L’Europe est maintenant hors-jeu sur le dossier ukrainien, et on a du mal à voir émerger de sa part un argumentaire sérieux pouvant contrer le discours trumpien, autrement qu’une litanie de plaintes contre Washington. Le président ukrainien, Volodymyr Zelensky, est loin d’être mieux loti. Depuis le début, cette guerre est planifiée à Washington et à Londres et est d’abord destinée à affaiblir la Russie. Maintenant, c’est Washington et Moscou qui mènent la danse et négocient le sort de l’Ukraine. Ce n’est pas Munich 1938, c’est plutôt Yalta 1945.

Un discours brutal, mais nécessaire

Les chefs de la diplomatie européens ont bien tenté, dans une déclaration commune, d’évoquer le danger auquel feraient face les nations atlantiques en soulignant que « nos objectifs communs doivent être de placer l’Ukraine en position de force. […] Une paix juste et durable en Ukraine est une condition nécessaire à une sécurité transatlantique forte ». Ce n’est pas le message que le secrétaire américain à la Défense, Pete Hegseth, était venu entendre.

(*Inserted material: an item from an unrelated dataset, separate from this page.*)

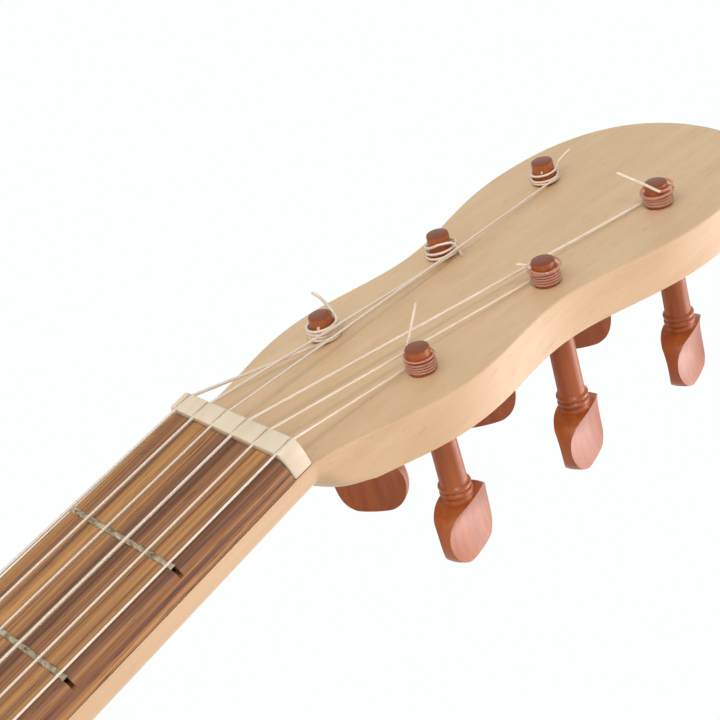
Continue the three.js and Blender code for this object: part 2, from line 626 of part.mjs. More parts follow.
/** Fingerboard with rounded edges and a slot right across it for each fret. */
function fingerboard() {
  const ring = (z) => {
    const [half, { across, down }] = [boardHalfWidth(z), BOARD_EDGE_ROUND];
    const rounded = [0, 1, 2, 3, 4].map((k) => {
      const angle = (Math.PI / 2) * (k / 4);
      return [half - across * (1 - Math.cos(angle)), BOARD_TOP + down * (1 - Math.sin(angle))];
    });
    const right = [[half, BOARD_BOTTOM], ...rounded];
    const left = right.map(([x, y]) => [-x, y]).reverse();
    return [...right, ...left].map(([x, y]) => new THREE.Vector3(x, y, z));
  };
  const slots = FRETS.map((n) =>
    box(2 * BOARD_WIDTH_AT_BODY, 2 * FRET_SLOT_DEPTH, FRET_TANG_WIDTH + 2 * SEAT, [0, BOARD_TOP, fretZ(n)]));
  return cut(loft([ring(-SEAT), ring(BOARD_END)]), ...slots);
}

/** Fret n: a round crown on the board and a tang in its slot. */
function fret(n) {
  const [half, tang] = [FRET_CROWN_WIDTH / 2, FRET_TANG_WIDTH / 2];
  const crown = [0, 1, 2, 3, 4, 5, 6].map((k) => {
    const angle = (Math.PI * k) / 6;
    return [-FRET_CROWN_HEIGHT * Math.sin(angle), -half * Math.cos(angle)];
  });
  const foot = [[0, tang], [FRET_TANG_DEPTH, tang], [FRET_TANG_DEPTH, -tang], [0, -tang]];
  const outline = [...crown, ...foot].map(([y, z]) => point(BOARD_TOP - SEAT + y, fretZ(n) + z));
  return slab(outline, 0, 2 * (boardHalfWidth(fretZ(n)) - FRET_END_INSET));
}

/** Bone nut: ends rounded like the fingerboard, with a slot for each string. */
function nut() {
  const [half, { across, down }] = [NUT_WIDTH / 2, NUT_END_ROUND];
  const shape = new THREE.Shape();
  shape.moveTo(-half, -BOARD_BOTTOM);
  shape.absellipse(-half + across, NUT_RISE - down, across, down, Math.PI, Math.PI / 2, true);
  for (const n of [6, 5, 4, 3, 2, 1]) {
    const [x, diameter] = [stringX(n, 0), STRING_DIAMETERS[n - 1]];
    const [reach, floor] = [diameter / 2 + SEAT, -NUT_BREAK - diameter / 2 - SEAT];
    shape.lineTo(x - reach, NUT_RISE);
    shape.lineTo(x - reach, floor);
    shape.lineTo(x + reach, floor);
    shape.lineTo(x + reach, NUT_RISE);
  }
  shape.absellipse(half - across, NUT_RISE - down, across, down, Math.PI / 2, 0, true);
  shape.lineTo(half, -BOARD_BOTTOM);
  const geometry = new THREE.ExtrudeGeometry(shape, {
    depth: NUT_THICKNESS, steps: 1, bevelEnabled: false, curveSegments: 5,
  });
  return solid(geometry.rotateX(Math.PI).translate(0, 0, NUT_THICKNESS));
}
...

Il a plutôt livré à Bruxelles un discours brutal, mais nécessaire, sur la sécurité européenne.

Hegseth n’y est pas allé par quatre chemins. « Les États-Unis ne toléreront plus une relation qui encourage la dépendance, a-t-il dit à des ministres médusés. Notre relation donnera plutôt la priorité à l’autonomisation de l’Europe pour qu’elle assume la responsabilité de sa propre sécurité. » Le général de Gaulle aurait apprécié ce discours. Et le président français, Emmanuel Macron, devrait au moins en être satisfait.

De plus, pour Washington, l’Europe est devenue un théâtre secondaire par rapport à l’Asie. Le discours de Hegseth est à cet égard sans ambiguïté. « Nous faisons également face à un concurrent stratégique majeur : la Chine communiste, qui a les capacités et l’intention de menacer notre territoire et nos intérêts fondamentaux dans l’Indo-Pacifique », a-t-il dit. En un mot, vous, Européens, prenez-vous en charge.

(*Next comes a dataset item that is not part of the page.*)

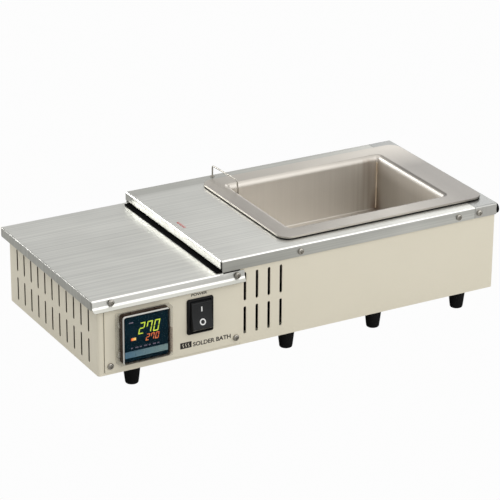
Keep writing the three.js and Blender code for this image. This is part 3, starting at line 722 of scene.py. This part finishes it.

Cela fait des décennies que les Européens se comportent comme des assistés sociaux face aux États-Unis. Ils dépensent juste ce qu’il faut pour leur défense tout en achetant des équipements militaires américains afin de calmer les gouvernements à Washington. Il y a deux semaines, le ministre polonais des Affaires étrangères, Radosław Sikorski, a même fait acte de soumission dans une tribune publiée par le New York Times. Dans ce texte visiblement destiné à Trump, il décrivait comment la Pologne s’alimentait à l’industrie américaine au détriment de l’industrie européenne. « Voyez comme je suis un bon élève », disait-il en substance, avant que Hegseth vienne doucher ses espérances d’une protection américaine en remerciement de ses achats d’armes.

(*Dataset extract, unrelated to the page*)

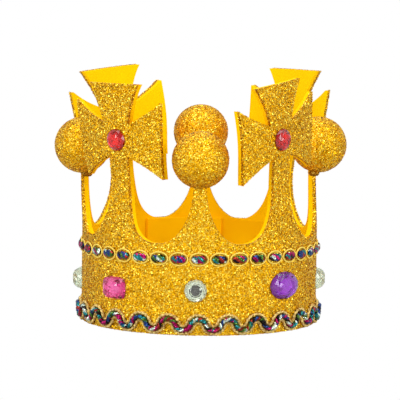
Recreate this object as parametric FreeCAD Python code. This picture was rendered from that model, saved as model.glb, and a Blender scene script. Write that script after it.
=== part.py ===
import FreeCAD, Part
import math
import os

# Costume crown of craft foam: one strip with eight points, rolled into a ring and glued.
# Millimetres, +Z up. The origin is the centre of the bottom rim. The front faces -Y, and
# an azimuth counts from the front towards +X.

# Band
BAND_RADIUS = 90.0         # outer face of the ring
GLITTER_LAYER = 2.3        # outer foam layer, which carries the glitter
LINING_LAYER = 3.2         # plain foam layer glued inside it
VALLEY_HEIGHT = 68.2       # lowest point between two points of the crown
VALLEY_FLAT = 2.8          # half of the level stretch at the bottom of a valley
JOIN_BELOW_VALLEY = 1.0    # the ring ends, and the points begin, this far under the valleys
PAIR_SECTOR = 90.0         # degrees of the ring for one spike and one cross together
SPIKE_SECTOR = 42.0        # and for the spike's foot alone
FOOT_OVERLAP = 1.5         # degrees by which each foot's wall runs into the next one's

# Glued joint of the strip, behind the back spike
SEAM_GAP = 0.4
SEAM_OVER = 10.0           # the slit's cutter stands this far above the valley
TAB_START = -150.0         # azimuths: the tab leaves the lining here
TAB_END = -192.0           # and ends here, past the back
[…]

Les Européens reconnaissent vivre dans un monde de « rivalités géostratégiques impitoyables », disait récemment la patronne de l’UE, Ursula von der Leyen. En même temps, ils demeurent divisés quant à l’attitude à adopter pour contrer ces rivalités et peser sur les grands enjeux de guerre et de paix.

Un noyau, mené par la France, cherche désespérément à ériger une Europe en puissance, alors qu’un autre, mené par la Pologne et les pays baltes, sabote toute initiative visant cette autonomisation maintenant promue par Washington. La décision de Moscou et de Washington de négocier sans les Européens le sort de l’Ukraine devrait permettre, il faut l’espérer, de réveiller les Européens. À la vitesse grand V, les Grands ne les attendent pas pour remodeler un monde en pleine reconfiguration.